Still not back: Boko Haram insurgency uproots 800,000 children, says UNICEF

A new report details the misery of civilians caught in the crisis. Tuesday marks one year since the abduction of more than 200 schoolchildren from the town of Chibok in northeast Nigeria. 

Edwin Kindzeka Moki/AP
In this file photo taken on Feb. 25, 2015, a family of refugees that fled their homes due to violence from the Islamic extremist group Boko Haram sit inside a refugee camp in Minawao, Cameroon.

Around 800,000 children have been driven from their homes as a result of fighting between Nigerian forces and Boko Haram, according to a report released today by UNICEF. Its publication comes amid new reports of the brutality of the Islamist militants' rule in areas under their control.

The UNICEF report estimates that more than 1.5 million people have been displaced by the fight with Boko Haram, including 1.2 million in Nigeria and another 200,000 in neighboring Cameroon, Chad, and Niger. UNICEF says that many of those are "staying with host communities with little access to humanitarian support, putting additional strains on already stretched health, education and social services."

Children in particular have been victimized by Boko Haram: UNICEF estimates that the number of displaced children has doubled over the past year to 800,000.

Children as young as four years old are being used within the ranks of Boko Haram – as cooks, porters and look-outs. According to accounts by escapees, young women and girls who have been abducted have been subjected to forced marriage, forcible religious conversion, physical and psychological abuse, forced labour and rape. In addition, children have reportedly been recruited by vigilante groups fighting against Boko Haram in northeast Nigeria.

As people flee their homes, a large and growing number of children have been separated from their parents. An assessment conducted in 33 locations in Borno and Yobe States in Nigeria found nearly 2,400 separated and unaccompanied children among a population of nearly 150,000 displaced persons.

The report's publication comes a day before the anniversary of the kidnapping by Boko Haram of more than 200 girls from the town of Chibok, an incident which drew international attention and outrage (#Bringbackourgirls" was briefly a social media sensation). UNICEF's regional director for West and Central Africa, Manuel Fontaine, said in a statement that the Chibok abduction "is only one of endless tragedies being replicated on an epic scale across Nigeria and the region."

The fate of the Chibok girls remains unknown. The Globe and Mail reports that many in the region around Gwoza, a one-time Boko Haram stronghold that the Nigerian government recaptured at the end of March, believe that they were taken into the mountains near the border with Cameroon after the town fell. Liatu Andrawus, a young mother who escaped from Gwoza in December, told The Globe and Mail that she had met some of the girls during her captivity.

“They told me they were the Chibok girls,” she said, recalling snatched conversations with the students when the male guards had sent them away to do their ablutions and Islamic prayers. “We always talked about how we could escape. Sometimes we sat down and prayed together and hugged and cried. They were remembering their good moments with their parents and loved ones.”

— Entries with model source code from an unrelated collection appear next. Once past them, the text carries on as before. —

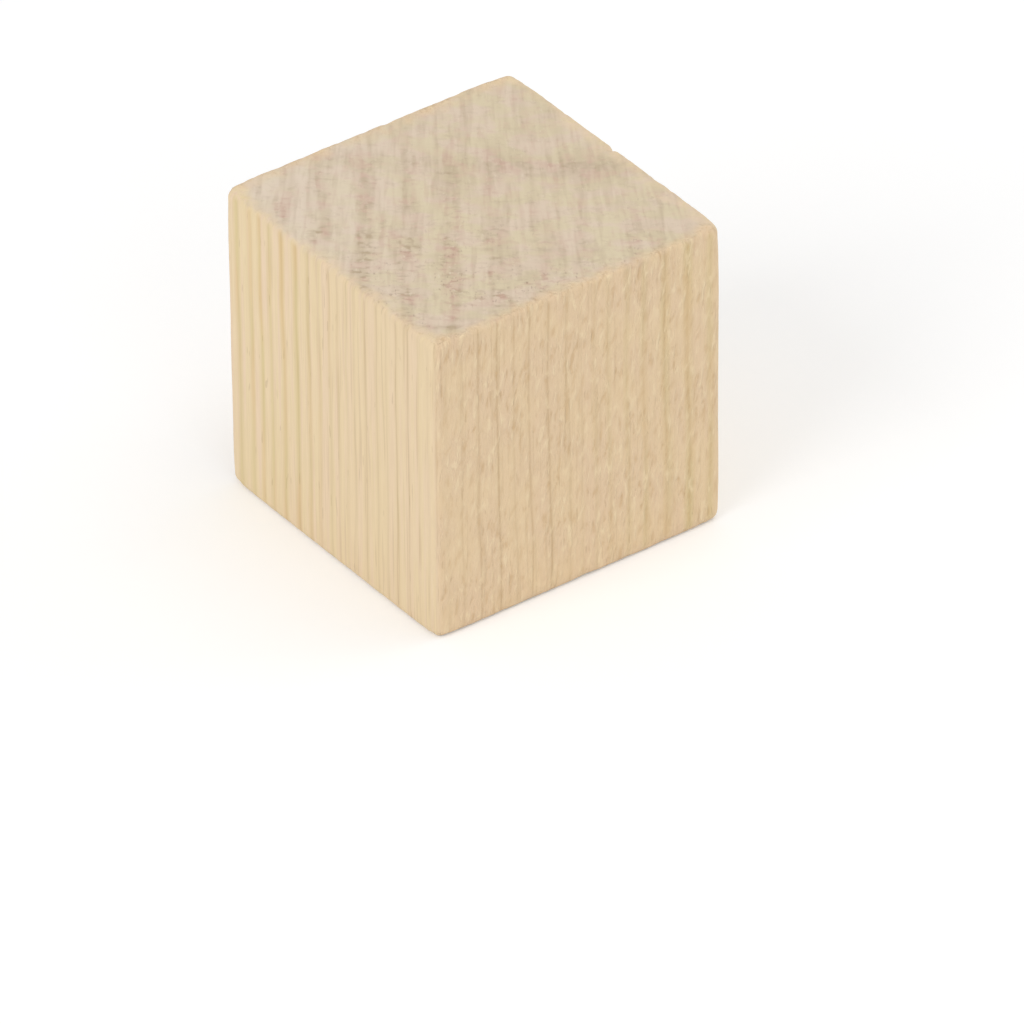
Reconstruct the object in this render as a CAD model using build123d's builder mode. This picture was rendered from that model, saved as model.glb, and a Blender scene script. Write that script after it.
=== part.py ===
from build123d import *
import os

# A plain wooden cube for the bench or desk: one solid piece of bare softwood.
# A board is planed to thickness and ripped into square strips. A strip's four long edges
# are eased, it is cross-cut into cubes, and the rims of the sawn ends are lightly sanded.
# Frame: the grain runs along Z, the two planed sides face Y, the two ripped sides face X,
# and the origin is the middle of the sawn end that the cube rests on.
# All sizes are in millimetres.

board_thickness = 20.0    # between the two planed sides, Y
strip_width = 20.0        # between the two ripped sides, X
cut_length = 20.0         # between the two sawn ends, along the grain, Z
long_edge_radius = 0.55   # easing of the strip's four long edges
rim_radius = 0.4          # sanding round the rim of each sawn end

with BuildPart() as cube_body:
    # The strip's square section, run up from the sawn end that the cube rests on.
    with BuildSketch(Plane.XY):
        Rectangle(strip_width, board_thickness)
    extrude(amount=cut_length)

    # The strip's long edges are eased before it is cross-cut.
    fillet(cube_body.edges().filter_by(Axis.Z), radius=long_edge_radius)

    # Both rims are sanded after the cut, round the eased corners as well.
    sawn_ends = cube_body.faces().filter_by(Plane.XY)
    fillet(sawn_ends.edges(), radius=rim_radius)

cube_body.part.label = "cube_body"

os.makedirs("parts", exist_ok=True)
export_step(cube_body.part, "parts/cube_body.step")
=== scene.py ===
"""A plain wooden cube: one block of bare softwood, planed and ripped from a board and sawn to length.

Blender works in metres here. Sizes whose names end in _mm are millimetres, and the grain's own
directions are in millimetres too.
"""

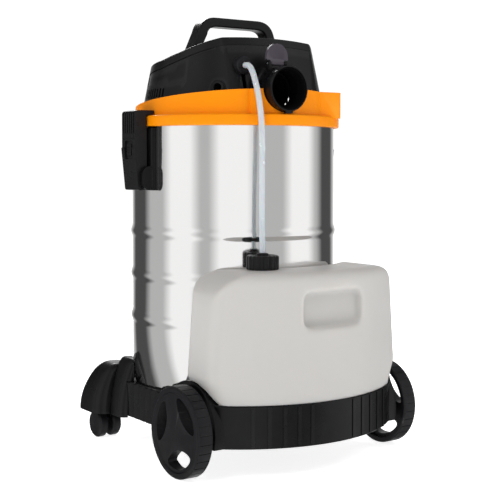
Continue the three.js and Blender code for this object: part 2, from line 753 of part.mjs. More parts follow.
function motorCan() {
  const { canR, floor } = MOTOR;
  const low = floor + 29 + GAP;
  return turned([
    [canR - 3, low], [canR, low], [canR, floor + 66], [canR - 4, floor + 69],
    [0, floor + 69], [0, floor + 66], [canR - 3, floor + 66], [canR - 3, low],
  ], 24);
}

function floatCage() {
  const cage = turned([
    [0, 488], [42, 488], [42, 568.7], [39, 568.7], [39, 491], [0, 491],
  ], 24);
  const windows = [0, 1, 2].map((i) =>
    block(-60, -13, 500, 60, 13, 558).rotateZ((i / 3) * Math.PI));
  return cut(cage, ...windows);
}

function addMachinery() {
  const { x, y, floor } = MOTOR;
  const inPlace = (g) => g.translate(x, y, 0);
  const pump = join(
    raised(roundedRect(-122, 15, -82, 50, 6), floor + GAP, 606, 0, 2),
    rod(5, 600, 616, 16).translate(-102, 32, 0),
  );
  add('fan_shroud', inPlace(fanShroud()), STEEL);
  add('suction_fan', inPlace(suctionFan()), AXLE_STEEL);
  add('motor_shaft', inPlace(motorShaft()), AXLE_STEEL);
  add('motor_stator', inPlace(ring(42.6, 31.5, floor + 34, floor + 62, 20)), COPPER);
  add('motor_can', inPlace(motorCan()), BLACK);
  add('solution_pump', pump, BLACK);
  add('float_cage', inPlace(floatCage()), BLACK);
  add('float_ball', inPlace(new THREE.SphereGeometry(18, 14, 10).rotateX(Math.PI / 2)
    .translate(0, 0, 509.4)), FLOAT_WHITE);
  add('filter_sleeve', inPlace(turned([
    [0, 470], [60, 470], [60, 568.6], [46, 568.6], [46, 482], [0, 482],
  ], 24)), FOAM);
}

// ---------- Solution tank ----------
// How much wider each end of the tank is at a height than at its bottom.
function endSpread(z) {
  const { waist, belly, swell, atTop } = TANK_ENDS;
  if (z <= belly) return swell * Math.max(0, (z - waist) / (belly - waist));
  return swell + (atTop - swell) * ((z - belly) / (TANK_Z.top - belly));
}

// Shapes the tank's ends; its face against the drum stays upright.
function shapeEnds(geometry) {
  const { horn } = TANK_ENDS;
  const g = weld(geometry);
  const p = g.attributes.position;
  for (let i = 0; i < p.count; i += 1) {
    const x = p.getX(i);
    const out = Math.max(0, (Math.abs(x) - horn) / (TANK.half - horn));
    p.setX(i, x + Math.sign(x) * endSpread(p.getZ(i)) * out);
  }
  return g;
}

// Front outline of the tank's rounded top corners, pulled in by an inset.
function topCorners(inset) {
  const { round, roundX } = TANK_ENDS;
  const z = TANK_Z.top - round;
  const r = round - inset;
  const s = new THREE.Shape();
  s.moveTo(-260, 0);
  s.lineTo(260, 0);
  s.lineTo(260, z);
  s.absarc(roundX, z, r, 0, Math.PI / 2);
  s.absarc(-roundX, z, r, Math.PI / 2, Math.PI);
  s.lineTo(-260, z);
  return raised(s, 100, 320, 0, 5).rotateX(Math.PI / 2);
}

function recessBlock(margin) {
  const { x, half, low, high, floor, corner } = RECESS;
  const s = roundedRect(-half - margin, low - margin, half + margin, high + margin, corner + margin);
  return raised(s, -floor - margin, 320, 0, 5).rotateX(Math.PI / 2).translate(x, 0, 0);
}

function solutionTank() {
  const { bottom, top, round, wall } = TANK_Z;
  const atCap = (g) => g.translate(CAP.x, CAP.y, 0);
  const arch = archDisc(ARCH.x0 - ARCH.clear, 240, ARCH.r + ARCH.clear);
  const archWall = archDisc(ARCH.x0 - 5, 240, ARCH.r + 5);
  const outer = common(shapeEnds(raised(kidney(0), bottom, top, round, 4, 3, 6)), topCorners(0));
  const inner = common(
    shapeEnds(raised(kidney(wall), bottom + wall, top - wall, round - wall, 4, 1, 6)),
    topCorners(wall),
  );
  const cavity = cut(inner, archWall, mirrorX(archWall), recessBlock(wall));
  const neck = atCap(rod(CAP.neckR, top - 8, CAP.neckTop, 32));
  const body = cut(join(outer, neck), arch, mirrorX(arch), recessBlock(0));
  return cut(body, cavity, atCap(rod(CAP.neckR - 3, top - 20, CAP.neckTop + 5, 32)));
}

function tankCap() {
  const { r, low, high, neckR } = CAP;
  return turned([
    [neckR + 0.4, low], [r, low], [r, high - 2], [r - 2, high], [8, high], [8, high - 4],
    [neckR + 0.4, high - 4], [neckR + 0.4, low],
  ], 24);
}

function addTank() {
  const atCap = (g) => g.translate(CAP.x, CAP.y, 0);
  const route = TUBE_ROUTE.map((p) => new THREE.Vector3(...p));
  const section = new THREE.Shape();
  section.absarc(0, 0, TUBE.r, 0, 2 * Math.PI, false);
  add('solution_tank', solutionTank(), TANK_WHITE);
  add('tank_cap', atCap(tankCap()), BLACK);
  add('cap_gland', atCap(turned([
    [5.3, 334], [7.7, 334], [7.7, CAP.high + GAP], [10, CAP.high + GAP], [10, 349.3],
    [5.3, 349.3], [5.3, 334],
  ], 16)), BLACK);
  add('dip_tube', atCap(ring(5, 3.4, 72, 333.7, 16)), CLEAR);
  add('solution_tube', new THREE.ExtrudeGeometry(section, {
    steps: TUBE.steps,
    extrudePath: new THREE.CatmullRomCurve3(route, false, 'centripetal'),
    curveSegments: TUBE.sides / 2,
    bevelEnabled: false,
  }), CLEAR);
}

// ---------- Drum latches ----------
function latchPin(r, half) {
  return alongY(rod(r, -half, half, 12)).translate(LATCH.pivotX, 0, LATCH.pivotZ);
}

function latchCheek() {
  const { x, z, r, rise, y0, y1 } = CHEEK;
  const s = new THREE.Shape();
  s.absarc(x, z + rise, r, 0, Math.PI, false);
  s.absarc(x, z - rise, r, Math.PI, 2 * Math.PI, false);
  return raised(s, -y1, -y0, 1, 10, 1).rotateX(Math.PI / 2);
}

// Plate on the drum, open at its foot, with a round-ended cheek each side of the clamp.
function latchBracket() {
  const { y0, y1 } = CHEEK;
  const plate = block(165, -y1, LATCH.foot, 184, y1, 552);
  const opening = block(160, -y0, LATCH.foot - 2, 190, y0, 479);
  const cheek = latchCheek();
  const mirrored = latchCheek().translate(0, -y0 - y1, 0);
  const hole = latchPin(LATCH.pinR + 0.2, y1 - 1.7);
  return cut(join(cut(plate, opening), cheek, mirrored), rod(DRUM.r + 0.5, 400, 600, 72), hole);
}

// The clamp: a hook over the lid's lip, a thick plate and a tail that leans in below it.
function latchClamp() {
  const { half, outer, top, foot, pivotX, pivotZ, knuckleR, pinR } = LATCH;
  const side = new THREE.Shape([
    [196, foot], [204.5, foot], [outer + 1.5, 518], [outer, 520], [outer, top], [174, top],
    [174, LIP.top + 0.5], [LIP.r + 1.2, LIP.top + 0.5], [LIP.r + 1.2, 490], [190, pivotZ],
  ].map(([x, z]) => new THREE.Vector2(x, z)));
  const body = raised(side, -half, half).rotateX(Math.PI / 2);
  const knuckle = alongY(rod(knuckleR, -half, half, 16)).translate(pivotX, 0, pivotZ);
  const recess = block(outer - 3, -13, 500, outer + 5, 13, 531);
  return cut(join(body, knuckle), latchPin(pinR + 0.3, 40), recess);
}

function addLatches() {
  addPair('latch_bracket', latchBracket(), BLACK);
  addPair('latch_clamp', latchClamp(), BLACK);
  addPair('latch_pin', latchPin(LATCH.pinR, CHEEK.y1 - 2), AXLE_STEEL);
}

addBase();
addDrum();
addHead();
addInlet();
addMachinery();
addTank();
addLatches();

export default model;
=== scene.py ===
"""Wet and dry floor scrubber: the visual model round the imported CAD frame.

Shapes are drawn in millimetres round the drum's axis, as the frame's own parts are,
and are turned into metres in the row frame when a piece is finished.
"""
import math

import bmesh
import bpy
from mathutils import Matrix, Vector


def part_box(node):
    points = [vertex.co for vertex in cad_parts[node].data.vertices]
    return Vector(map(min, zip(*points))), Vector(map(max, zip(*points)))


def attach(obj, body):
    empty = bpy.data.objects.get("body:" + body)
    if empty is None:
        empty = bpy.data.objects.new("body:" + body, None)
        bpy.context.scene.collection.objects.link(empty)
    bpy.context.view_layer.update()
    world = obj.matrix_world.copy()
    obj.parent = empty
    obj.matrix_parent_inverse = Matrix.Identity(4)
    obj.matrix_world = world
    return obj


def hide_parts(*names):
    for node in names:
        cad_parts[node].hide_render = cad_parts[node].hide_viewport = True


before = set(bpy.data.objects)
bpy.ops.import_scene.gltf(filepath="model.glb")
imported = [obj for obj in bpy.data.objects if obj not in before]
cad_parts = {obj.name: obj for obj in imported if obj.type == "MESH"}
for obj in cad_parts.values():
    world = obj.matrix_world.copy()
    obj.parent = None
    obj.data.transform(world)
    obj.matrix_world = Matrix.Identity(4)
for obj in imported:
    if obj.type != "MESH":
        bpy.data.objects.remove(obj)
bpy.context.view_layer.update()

MM = 0.001
DRUM_LOW, DRUM_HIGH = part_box("drum")
AXIS_Y = (DRUM_LOW.y + DRUM_HIGH.y) / 2  # the drum's axis, in metres
TAU = 2 * math.pi

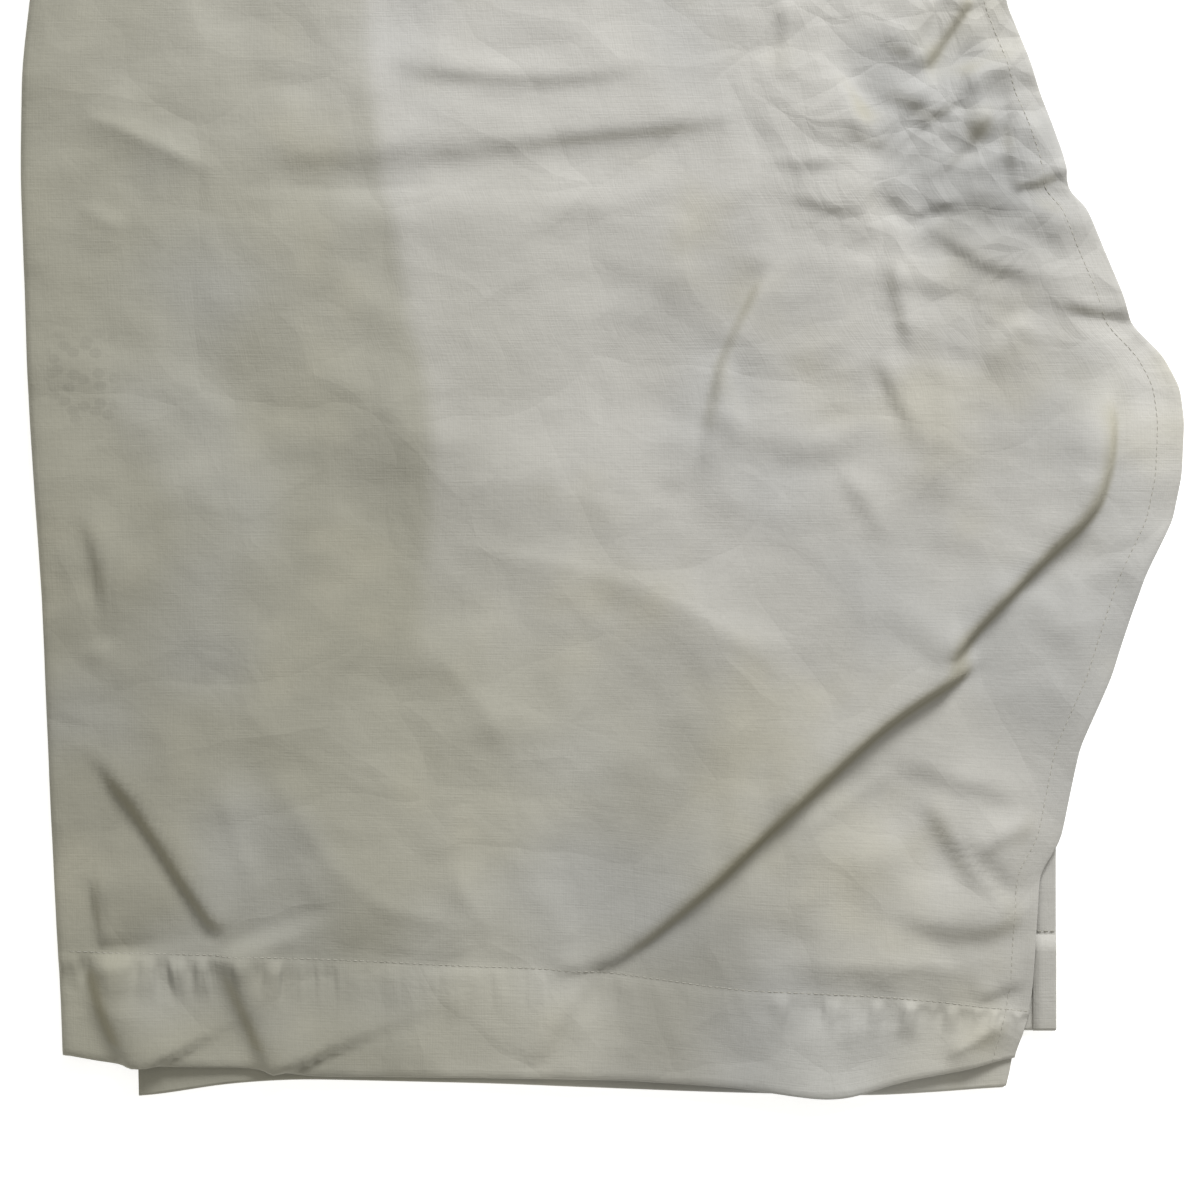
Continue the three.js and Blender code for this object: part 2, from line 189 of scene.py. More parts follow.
class Ripple:
    """Smooth noise from -1 to 1 over the plan, the same for the same seed."""

    def __init__(self, seed):
        rng = np.random.RandomState(seed)
        self.angles = rng.uniform(0, 2 * math.pi, (LATTICE, LATTICE))

    def corner(self, i, j, u, v):
        a = self.angles[i % LATTICE, j % LATTICE]
        return np.cos(a) * u + np.sin(a) * v

    def at(self, x, y):
        i, j = np.floor(x).astype(int), np.floor(y).astype(int)
        u, v = x - i, y - j
        su, sv = u * u * u * (u * (u * 6 - 15) + 10), v * v * v * (v * (v * 6 - 15) + 10)
        low = self.corner(i, j, u, v) * (1 - su) + self.corner(i + 1, j, u - 1, v) * su
        high = self.corner(i, j + 1, u, v - 1) * (1 - su) + self.corner(i + 1, j + 1, u - 1, v - 1) * su
        return 1.5 * (low * (1 - sv) + high * sv)

    def layered(self, x, y, octaves):
        total, weight = np.zeros_like(x), 1.0
        for octave in range(octaves):
            turn = 0.6 + 1.1 * octave
            c, s, scale = math.cos(turn), math.sin(turn), 2.03**octave
            total = total + weight * self.at(
                (x * c - y * s) * scale + 17 * octave + 90, (x * s + y * c) * scale + 31 * octave + 90
            )
            weight *= 0.5
        return total


def facets(x, y, seed, size, waves=6):
    """Flat facets meeting at straight creases, like crumpled cloth that has been pressed. From -1 to 1."""
    rng = np.random.RandomState(seed)
    where, total = Ripple(seed + 1), np.zeros_like(x)
    for wave in range(waves):
        turn, long = rng.uniform(0, math.pi), size * rng.uniform(0.7, 1.7)
        bend = 0.30 * where.at(x / size * 0.30 + 7 * wave + 40, y / size * 0.30 + 40)
        t = (x * math.cos(turn) + y * math.sin(turn)) / long + rng.uniform(0, 1) + bend
        tent = 4 * np.abs(t - np.floor(t + 0.5)) - 1
        share = ease(0.5 + 1.1 * where.at(x / size * 0.4 + 60, y / size * 0.4 + 13 * wave + 20))
        total += tent * share
    return total / math.sqrt(waves)


def ease(t):
    t = np.clip(t, 0, 1)
    return t * t * (3 - 2 * t)


def patch(x, y, centre, reach):
    """1 at the centre of an ellipse, falling smoothly to 0 at its reach. In millimetres of the plan."""
    d = np.hypot((x / MM - centre[0]) / reach[0], (y / MM - centre[1]) / reach[1])
    return ease(1 - d)


# ---- outlines of the cloth as it lies ------------------------------------------------------------
def knots(y, places, soft=26):
    """A smooth line through a few (place, offset) pairs, in millimetres, rounded over the soft distance."""
    at, value = np.array(places, float).T
    fine = np.linspace(at[0], at[-1], 900)
    line = np.interp(fine, at, value)
    reach = max(1, int(round(soft / (fine[1] - fine[0]))))
    kernel = np.hanning(2 * reach + 3)
    padded = np.pad(line, reach + 1, mode="edge")
    smooth = np.convolve(padded, kernel / kernel.sum(), mode="valid")
    return np.interp(y / MM, fine, smooth) * MM


def fold_line(y):
    """How far the lengthwise fold strays from its straight line."""
    return knots(y, [(-20, 0.6), (10, -0.2), (100, -5), (220, -10), (310, -16), (420, -20), (470, -19),
                     (500, -15), (560, -9), (640, -4), (800, -1), (1010, 0)])


def armhole(y, pull):
    """The armhole's edge: one curve from the side seam to the top of the bib, drawn in toward its corner."""
    t = np.linspace(0, 1, 200)
    corner_x = HALF_WIDTH + (BIB_TOP_WIDTH - HALF_WIDTH) * pull
    corner_y = APRON_LENGTH + (ARMHOLE_FOOT - APRON_LENGTH) * pull
    x = (1 - t) ** 2 * HALF_WIDTH + 2 * t * (1 - t) * corner_x + t**2 * BIB_TOP_WIDTH
    up = (1 - t) ** 2 * ARMHOLE_FOOT + 2 * t * (1 - t) * corner_y + t**2 * APRON_LENGTH
    return np.interp(y, up, x)


def front_side(y, pull):
    """The front half's free edge: side seam, then the scooped armhole."""
    seam = knots(y, [(-20, 447), (2, 447.5), (22, 451), (61, 456), (106, 459), (120, 469), (155, 478),
                     (183, 493), (228, 509), (254, 522), (275, 526), (300, 527), (316, 525), (331, 517),
                     (345, 502.5), (358, 498.5), (402, 480.5), (408, 473), (417, 471.5), (424, 470.5),
                     (451, 460), (475, 452), (498, 443), (540, 444), (600, 449), (640, 450), (1010, 450)],
                 soft=6)
    return np.where(y > ARMHOLE_FOOT, armhole(y, pull), seam)


def hem_edge(x):
    """Height of the front half's bottom edge."""
    return knots(x, [(-30, 6), (0, 4.5), (10, 1.5), (24, -1.2), (48, -2.4), (95, -3), (112, -7), (234, -8),
                     (262, -8.6), (290, -10.5), (318, -12.2), (335, -15), (350, -17.2), (364, -18.6),
                     (376, -17.5), (386, -11), (413, -6.5), (434, -2.8), (448, 2.5), (480, 3)])


def hem_seam(x):
    """Height of the row of stitches along the front half's hem."""
    return knots(x, [(-30, 52), (0, 51.5), (80, 49.5), (160, 46), (253, 42), (300, 35), (320, 32.5),
                     (385, 30), (415, 27), (449, 22.5), (480, 20)])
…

At least one other former captive in Gwoza also said the Chibok girls had been there, The Globe and Mail reports.

While the Chibok girls remain missing, the liberation of Gwoza has opened another window onto the brutality of Boko Haram's reign, including the near absence of governance. Kevin Seiff, the Nairobi bureau chief for The Washington Post, writes that "almost every building [in the town] has been bombed or burned or looted."

Now, the once-bustling city of 275,000 looks as if it has been racked by a series of natural disasters. Homes have been burned and ransacked. Boko Haram has become known for its indiscriminate campaigns of burning and looting in the towns it seizes. In Gwoza, even the radio tower was somehow destroyed, so it droops downward like a dying plant. It was clear to the troops that although they had won the city, it was uninhabitable.

In a separate essay, Mr. Seiff, who has reported from Afghanistan, writes that while "Boko Haram, like the Taliban, has presented itself as a religious alternative to a dysfunctional, irreligious government," the group – unlike the Taliban – made no effort to govern in Gwoza.

In Gwoza, no one seemed to long for the days of Boko Haram. When people who had been displaced began to return, they told of unspeakable horrors — their husbands killed, their wives raped, their children gunned down.

I thought of the relics of a Taliban court I once saw — a symbol of an archaic and inhumane system of justice, but nonetheless evidence of an attempt to govern. Gwoza appeared to have had nothing like this.

Seiff notes that in Afghanistan, government forces struggled to hold onto territory captured from the Taliban, as Afghans found life under the group's governance to be tolerable, even desirable. But with Boko Haram apparently disinterested in anything other than destruction, Seiff found no similar sentiments among the Nigerians the group ruled in Gwoza. "This fact seemed to me a reason to be hopeful" that the fight would go better, he writes.